The NAO seriously criticised the Home Office and Home Office Ministers.

Of course, by then, such is the way of the world, that the ministers who had taken the decision and the permanent secretary who had been the accounting officer at the time when such a significant loss in public finances had been incurred, had all moved on.

At the present moment a large number of local authorities have come together to take JR proceedings against the government on a number of grounds in respect of the HS2 project, including the important grounds that there hasn't been a proper environmental impact assessment done, and that the proposals in respect of any compensation are flawed.

The High Court has now heard the competing arguments and will give judgement probably next February or March.

It surely must be an important check and balance that local authorities, either individually or collectively, are able to get some independent judicial oversight of decisions taken by ministers that can and will affect local people.

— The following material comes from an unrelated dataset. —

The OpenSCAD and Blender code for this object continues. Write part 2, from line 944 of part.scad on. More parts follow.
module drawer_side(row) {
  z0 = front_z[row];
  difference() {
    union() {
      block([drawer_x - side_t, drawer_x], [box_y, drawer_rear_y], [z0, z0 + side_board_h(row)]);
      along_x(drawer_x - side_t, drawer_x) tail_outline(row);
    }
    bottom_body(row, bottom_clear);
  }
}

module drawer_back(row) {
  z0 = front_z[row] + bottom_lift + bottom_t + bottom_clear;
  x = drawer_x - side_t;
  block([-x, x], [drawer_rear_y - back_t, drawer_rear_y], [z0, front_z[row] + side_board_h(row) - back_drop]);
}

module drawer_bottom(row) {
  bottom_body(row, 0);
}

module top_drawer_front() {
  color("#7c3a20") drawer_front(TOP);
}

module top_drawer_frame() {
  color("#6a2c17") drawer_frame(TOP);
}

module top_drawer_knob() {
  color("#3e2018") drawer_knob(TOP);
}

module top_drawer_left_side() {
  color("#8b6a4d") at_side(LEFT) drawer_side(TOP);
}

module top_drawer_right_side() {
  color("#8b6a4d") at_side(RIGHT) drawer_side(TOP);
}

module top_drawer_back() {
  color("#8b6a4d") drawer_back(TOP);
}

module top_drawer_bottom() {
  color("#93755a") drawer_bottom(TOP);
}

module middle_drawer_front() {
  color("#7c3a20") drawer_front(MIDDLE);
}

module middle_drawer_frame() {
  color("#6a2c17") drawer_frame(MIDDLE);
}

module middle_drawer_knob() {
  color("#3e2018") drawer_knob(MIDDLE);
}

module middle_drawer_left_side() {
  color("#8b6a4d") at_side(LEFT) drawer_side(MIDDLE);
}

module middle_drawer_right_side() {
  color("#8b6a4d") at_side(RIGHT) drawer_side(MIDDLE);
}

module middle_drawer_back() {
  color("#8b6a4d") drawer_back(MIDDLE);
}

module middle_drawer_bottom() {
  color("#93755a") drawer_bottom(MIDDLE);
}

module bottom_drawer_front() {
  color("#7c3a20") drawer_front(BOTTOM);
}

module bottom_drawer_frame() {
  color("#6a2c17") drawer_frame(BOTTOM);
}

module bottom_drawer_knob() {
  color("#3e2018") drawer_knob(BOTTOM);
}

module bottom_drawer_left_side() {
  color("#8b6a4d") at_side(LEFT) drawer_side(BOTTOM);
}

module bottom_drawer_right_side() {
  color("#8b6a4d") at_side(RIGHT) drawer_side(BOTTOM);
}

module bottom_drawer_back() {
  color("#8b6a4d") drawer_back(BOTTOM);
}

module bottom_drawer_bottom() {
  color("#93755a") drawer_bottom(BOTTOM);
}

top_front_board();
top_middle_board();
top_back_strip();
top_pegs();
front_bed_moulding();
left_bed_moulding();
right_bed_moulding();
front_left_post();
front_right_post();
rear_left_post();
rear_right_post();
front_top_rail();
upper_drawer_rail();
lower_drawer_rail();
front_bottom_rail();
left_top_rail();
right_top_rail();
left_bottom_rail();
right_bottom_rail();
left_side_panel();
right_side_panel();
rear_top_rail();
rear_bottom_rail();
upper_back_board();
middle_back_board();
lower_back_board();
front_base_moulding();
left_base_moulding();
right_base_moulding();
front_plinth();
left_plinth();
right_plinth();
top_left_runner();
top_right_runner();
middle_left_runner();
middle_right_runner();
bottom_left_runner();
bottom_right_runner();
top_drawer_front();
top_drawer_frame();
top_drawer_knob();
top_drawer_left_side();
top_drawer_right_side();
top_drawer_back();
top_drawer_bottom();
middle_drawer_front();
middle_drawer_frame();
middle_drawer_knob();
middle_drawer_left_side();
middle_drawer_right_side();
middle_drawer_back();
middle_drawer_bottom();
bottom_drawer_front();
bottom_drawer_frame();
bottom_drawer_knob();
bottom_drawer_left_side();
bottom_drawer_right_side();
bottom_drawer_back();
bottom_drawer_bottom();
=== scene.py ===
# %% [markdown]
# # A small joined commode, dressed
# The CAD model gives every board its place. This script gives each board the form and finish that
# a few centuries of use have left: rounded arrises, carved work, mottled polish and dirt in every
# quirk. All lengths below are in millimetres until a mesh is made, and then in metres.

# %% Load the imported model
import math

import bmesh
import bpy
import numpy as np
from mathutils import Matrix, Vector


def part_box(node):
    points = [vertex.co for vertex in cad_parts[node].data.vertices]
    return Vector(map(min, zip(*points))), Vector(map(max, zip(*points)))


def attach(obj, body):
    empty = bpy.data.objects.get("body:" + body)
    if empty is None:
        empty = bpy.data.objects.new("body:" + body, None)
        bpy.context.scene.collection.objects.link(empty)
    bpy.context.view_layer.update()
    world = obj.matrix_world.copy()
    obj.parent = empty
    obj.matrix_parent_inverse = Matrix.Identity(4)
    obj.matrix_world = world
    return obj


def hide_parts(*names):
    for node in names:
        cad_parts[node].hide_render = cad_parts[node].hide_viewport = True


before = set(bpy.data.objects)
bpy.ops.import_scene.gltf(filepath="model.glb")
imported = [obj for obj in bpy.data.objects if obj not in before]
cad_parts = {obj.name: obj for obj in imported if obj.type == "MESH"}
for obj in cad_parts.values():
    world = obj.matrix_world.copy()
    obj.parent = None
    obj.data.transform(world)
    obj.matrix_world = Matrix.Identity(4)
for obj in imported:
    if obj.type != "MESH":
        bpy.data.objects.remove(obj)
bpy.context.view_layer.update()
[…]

On the other hand, the undoubted massive increase in JR cases relating to all sorts of areas such as immigration, environmental protection, etc. are clearly unsustainable.

There is real danger that good JR cases get delayed and obstructed because there are so many JR cases in the system, many, as the minister points out, simply there for PR benefit and point-scoring.

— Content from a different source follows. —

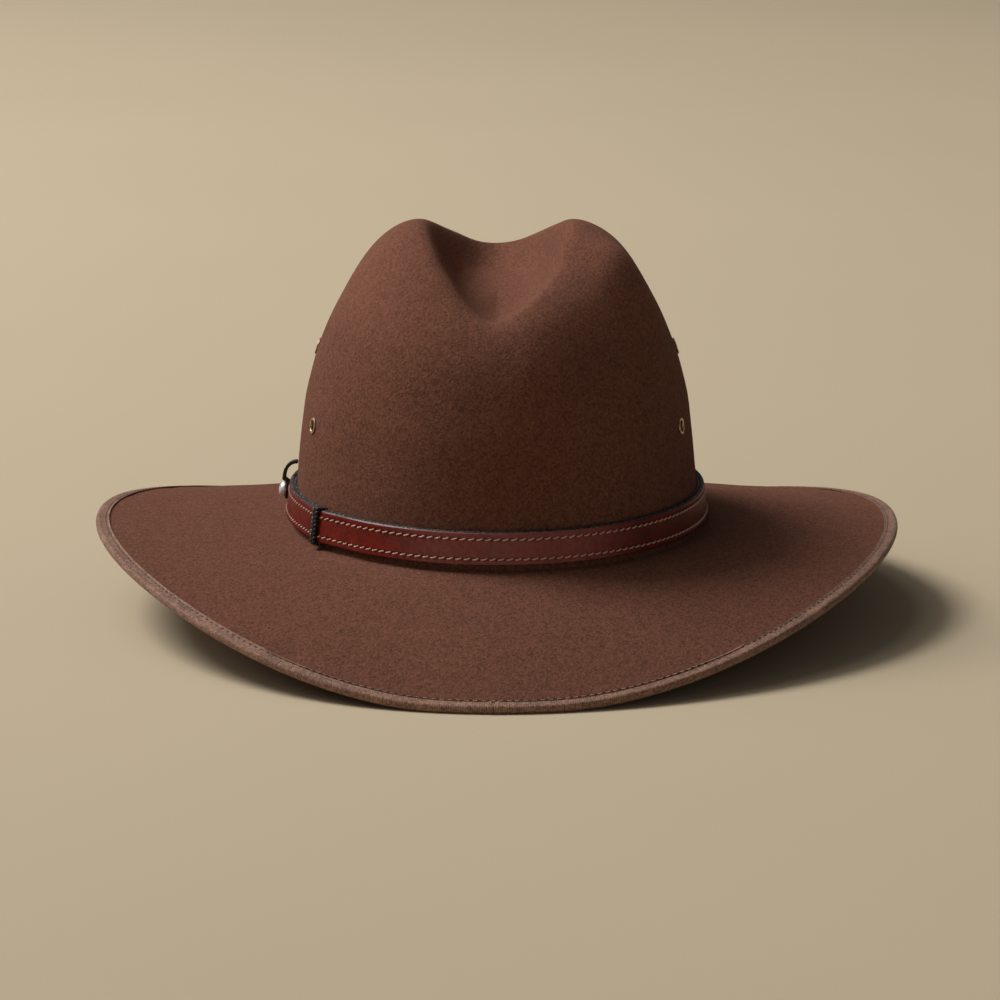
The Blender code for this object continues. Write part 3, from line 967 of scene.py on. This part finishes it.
felt_finish = Finish("brown_felt")
patch = felt_finish.noise(34.0 * MM, 2.0, 0.6)
tuft = felt_finish.noise(4.5 * MM, 3.0, 0.6)
nap = felt_finish.grains(0.85 * MM)
fibre = felt_finish.grains(0.46 * MM)
# Painted light: the felt is made lighter towards the top of the crown, for the glow of its
# backlit nap.
painted_top_light = felt_finish.mask(felt_finish.along(2), TOP_LIGHT_START, TOP_LIGHT_END)
tone = patch * 0.10 + tuft * 0.12 + nap * 0.46 + fibre * 0.32 + painted_top_light * 0.10
felt_colour = felt_finish.mix(
    felt_finish.node("ShaderNodeMapRange", None, [tone, 0.10, 1.10, 0.0, 1.0]),
    (0.054, 0.022, 0.0138, 1.0), (0.303, 0.122, 0.0765, 1.0))
felt_material = felt_finish.wear(
    Base_Color=felt_colour, Roughness=0.95, Specular_IOR_Level=0.12,
    Sheen_Weight=0.05, Sheen_Roughness=0.5, Sheen_Tint=(0.80, 0.50, 0.36, 1.0),
    Normal=felt_finish.bump(tuft * 0.5 + felt_finish.noise(1.0 * MM, 3.0, 0.7), 0.45 * MM))
paint(felt, felt_material)
seat(felt, ["felt_body"])

# %% [markdown]
# ## Ribbed ribbon
# The ribbon's ribs run across it, so they repeat along the edge of the brim. The measuring
# map gives the length along the edge, and a sine of that length makes even ribs.

# %% Ribbon finish
RIB_PITCH = 0.85 * MM

ribbon_finish = Finish("brown_ribbon")
measured = ribbon_finish.node("ShaderNodeUVMap", {"uv_map": "along_edge"})
run = ribbon_finish.along(0, measured)
rib = ribbon_finish.node("ShaderNodeMath", {"operation": "SINE"},
                         [run * (2.0 * math.pi / RIB_PITCH)])
rib = rib * 0.5 + 0.5
ribbon_wear = ribbon_finish.noise(9.0 * MM, 3.0, 0.6)
ribbon_grain = ribbon_finish.grains(0.75 * MM)
ribbon_tone = ribbon_wear * 0.40 + ribbon_grain * 0.45 + rib * 0.15
ribbon_colour = ribbon_finish.mix(
    ribbon_finish.mask(ribbon_tone, 0.25, 0.75),
    (0.130, 0.066, 0.045, 1.0), (0.370, 0.198, 0.130, 1.0))
ribbon_material = ribbon_finish.wear(
    Base_Color=ribbon_colour, Roughness=0.72, Specular_IOR_Level=0.35,
    Sheen_Weight=0.12, Sheen_Roughness=0.4,
    Normal=ribbon_finish.bump(rib * 0.4 + ribbon_grain * 0.8, 0.15 * MM))
paint(ribbon, ribbon_material)
seat(ribbon, ["brim_binding"])

# %% Brown thread for the ribbon
dark_thread = Finish("dark_thread")
dark_thread_material = dark_thread.wear(
    Base_Color=dark_thread.mix(dark_thread.noise(2.0 * MM), (0.016, 0.008, 0.006, 1.0),
                               (0.05, 0.026, 0.019, 1.0)),
    Roughness=0.8, Sheen_Weight=0.1)
paint(ribbon_stitches, dark_thread_material)
seat(ribbon_stitches)

# %% [markdown]
# ## Burgundy leather
# Smooth leather has a fine pebble, a low gloss that varies with handling, and painted shade
# in its channels. At the middle of the back a paler, greyer red is painted in as a reflection.
# The cut edges are painted dark, with pale flecks as painted glints, and height on the strap
# decides where they start.

# %% Leather finish of the strap
REFLECTION_MIDDLE = 6.0 * MM
REFLECTION_FULL = 24.0 * MM
REFLECTION_NONE = 56.0 * MM
PAINT_FULL = 0.12 * MM
PAINT_NONE = 0.38 * MM

leather = Finish("burgundy_leather")
height = leather.along(2)
pebble = leather.cells(0.75 * MM)
crinkle = leather.noise(2.2 * MM, 4.0, 0.6)
dye = leather.noise(16.0 * MM, 3.0, 0.55)
tone = leather.mask(dye * 0.6 + crinkle * 0.4, 0.3, 0.72)
body = leather.mix(tone, (0.075, 0.0045, 0.0025, 1.0), (0.210, 0.016, 0.008, 1.0))


def close_to(level, reach):
    """1 on a level of the strap, fading to 0 at the given reach."""
    return leather.mask(leather.size_of(height - level), 0.0, reach, 1.0, 0.0)


# Painted reflection: a paler, greyer red at the middle of the back stands in for light
# mirrored by the strap.
off_reflection = leather.size_of(leather.along(0) - REFLECTION_MIDDLE)
painted_reflection = leather.mask(off_reflection, REFLECTION_FULL, REFLECTION_NONE, 0.56, 0.0)
body = leather.mix(painted_reflection * (crinkle * 1.2 + 0.4), body, (0.390, 0.125, 0.110, 1.0))
# Painted shade: the leather is darkened along the two sewn channels.
channel_shade = close_to(UPPER_ROW, 1.0 * MM) + close_to(LOWER_ROW, 1.0 * MM)
body = leather.mix(channel_shade * 0.55, body, (0.024, 0.003, 0.002, 1.0))
painted_top = leather.mask(height, STRAP_TOP - PAINT_NONE, STRAP_TOP - PAINT_FULL)
painted_low = leather.mask(height, STRAP_LOW + PAINT_FULL, STRAP_LOW + PAINT_NONE, 1.0, 0.0)
edge_paint = painted_top + painted_low
# The edge paint is dark, and its pale flecks are painted glints where the edge catches the
# light.
painted_glints = leather.mask(leather.noise(1.0 * MM, 3.0, 0.7), 0.48, 0.64)
edge_paint_and_glint_colour = leather.mix(painted_glints, (0.014, 0.014, 0.016, 1.0), (0.200, 0.190, 0.186, 1.0))
body = leather.mix(edge_paint, body, edge_paint_and_glint_colour)
leather_material = leather.wear(
    Base_Color=body, Roughness=leather.mask(crinkle, 0.3, 0.7, 0.40, 0.56) + edge_paint * 0.1,
    Specular_IOR_Level=0.12, Coat_Weight=0.2, Coat_Roughness=0.25,
    Normal=leather.bump(pebble * 0.5 + crinkle * 0.6, 0.14 * MM))
paint(strap, leather_material)
seat(strap, ["hat_band"])

# %% Cream thread
cream = Finish("cream_thread")
cream_material = cream.wear(
    Base_Color=cream.mix(cream.noise(5.0 * MM, 3.0), (0.42, 0.22, 0.165, 1.0),
                         (0.84, 0.53, 0.41, 1.0)),
    Roughness=0.7, Sheen_Weight=0.1,
    Normal=cream.bump(cream.noise(0.25 * MM), 0.05 * MM))
for seam in strap_seams:
    paint(seam, cream_material)
    seat(seam)

# %% [markdown]
# ## Black laces, dark leather and metal
# The laces are waxed and shine in small glints. The little strap is plain dark leather. The
# stud is polished, with fine scratches, and the eyelets are bronze that has dulled.

# %% Lace and little strap finishes
black = Finish("black_leather")
black_grain = black.noise(0.8 * MM, 3.0, 0.6)
paint(loop, black.wear(
    Base_Color=black.mix(black_grain, (0.004, 0.004, 0.004, 1.0), (0.034, 0.032, 0.032, 1.0)),
    Roughness=black.mask(black_grain, 0.3, 0.7, 0.22, 0.42), Specular_IOR_Level=0.6,
    Normal=black.bump(black_grain, 0.08 * MM)))
seat(loop, ["band_keeper"])

dark = Finish("dark_leather")
dark_grain = dark.noise(1.1 * MM, 4.0, 0.6)
paint(tab, dark.wear(
    Base_Color=dark.mix(dark_grain, (0.012, 0.006, 0.004, 1.0), (0.040, 0.021, 0.013, 1.0)),
    Roughness=dark.mask(dark_grain, 0.3, 0.7, 0.42, 0.60),
    Normal=dark.bump(dark_grain, 0.10 * MM)))
seat(tab, ["stud_tab"])

# %% Metal finishes
silver = Finish("silver_metal")
scratches = silver.noise(1.0, 3.0, 0.6, place=silver.stretched((900.0, 2600.0, 900.0)))
tarnish = silver.noise(2.0 * MM, 3.0, 0.6)
paint(stud, silver.wear(
    Base_Color=silver.mix(silver.mask(tarnish, 0.45, 0.8), (0.92, 0.97, 1.0, 1.0),
                          (0.70, 0.74, 0.76, 1.0)),
    Metallic=0.55, Roughness=silver.mask(scratches, 0.3, 0.7, 0.34, 0.48),
    Normal=silver.bump(scratches, 0.01 * MM)))
seat(stud, ["stud"])

bronze = Finish("bronze_metal")
patina = bronze.noise(1.6 * MM, 4.0, 0.6)
bronze_material = bronze.wear(
    Base_Color=bronze.mix(bronze.mask(patina, 0.35, 0.75), (0.66, 0.46, 0.31, 1.0),
                          (0.17, 0.095, 0.06, 1.0)),
    Metallic=1.0, Roughness=bronze.mask(patina, 0.3, 0.7, 0.22, 0.48),
    Normal=bronze.bump(patina, 0.02 * MM))
for eyelet, node in eyelets:
    paint(eyelet, bronze_material)
    seat(eyelet, [node])

# %% [markdown]
# ## The studio
# The hat stands on a wide pale floor. A soft light comes from the upper left, and a much
# wider one in the same place softens the edges of its shadows. A faint card in front lights
# the band, the world fills what is left, and the camera looks down a little at the back.

# %% Floor
bpy.ops.mesh.primitive_plane_add(size=12.0)
floor = bpy.context.object
floor.name = "studio_floor"
floor_finish = Finish("pale_floor")
paint(floor, floor_finish.wear(
    Base_Color=floor_finish.mix(floor_finish.noise(0.4, 2.0), (0.525, 0.436, 0.307, 1.0),
                                (0.555, 0.462, 0.327, 1.0)),
    Roughness=0.9, Specular_IOR_Level=0.1))

# %% Lights
KEY_PLACE = Vector((-1.42, 0.60, 1.88)).normalized() * 4.5
KEY_AIM = (0.0, 0.9, 0.0)
KEY_COLOUR = (1.0, 0.98, 0.95)


def soft_light(name, place, target, size, power, colour):
    bpy.ops.object.light_add(type="AREA", location=place)
    light = bpy.context.object
    light.name = name
    light.rotation_euler = (Vector(target) - Vector(place)).to_track_quat("-Z", "Y").to_euler()
    light.data.shape = "DISK"
    light.data.size = size
    light.data.energy = power
    light.data.color = colour


soft_light("key_light", KEY_PLACE, KEY_AIM, 1.9, 172.0, KEY_COLOUR)
soft_light("key_wrap", KEY_PLACE, KEY_AIM, 5.5, 80.0, KEY_COLOUR)
soft_light("front_card", (0.1, -3.0, 0.7), (0.0, 0.0, 0.05), 1.3, 3.2, (1.0, 0.97, 0.95))
world = bpy.data.worlds.new("studio_world")
bpy.context.scene.world = world
world.use_nodes = True
sky = world.node_tree.nodes["Background"]
sky.inputs["Color"].default_value = (1.0, 0.96, 0.90, 1.0)
sky.inputs["Strength"].default_value = 0.09
bpy.context.scene.view_settings.view_transform = "Standard"

# %% Camera
CAMERA_DISTANCE = 1.8
CAMERA_RISE = math.radians(12.0)
CAMERA_AIM = Vector((0.0013, 0.0, 0.0424))
FRAME_WIDTH = 0.418
SENSOR = 36.0

camera_way = Vector((0.0, -math.cos(CAMERA_RISE), math.sin(CAMERA_RISE)))
bpy.ops.object.camera_add(location=CAMERA_AIM + camera_way * CAMERA_DISTANCE,
                          rotation=(math.pi / 2.0 - CAMERA_RISE, 0.0, 0.0))
camera = bpy.context.object
camera.data.sensor_width = SENSOR
camera.data.lens = SENSOR * CAMERA_DISTANCE / FRAME_WIDTH
bpy.context.scene.camera = camera
print("lens, mm:", round(camera.data.lens, 1))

What I suggest is needed here is not a consultation on a limited and technical set of reforms to judicial review, but rather, a more widespread debate in Parliament and society more generally as to where is the appropriate balance to be drawn between Judicial Review being a proper and legitimate means of holding the executive to account, and where does it become a mechanism simply for seeking to frustrate and thwart decisions taken by ministers with which one happens to disagree.

This is an important issue and requires a proper and informed public debate.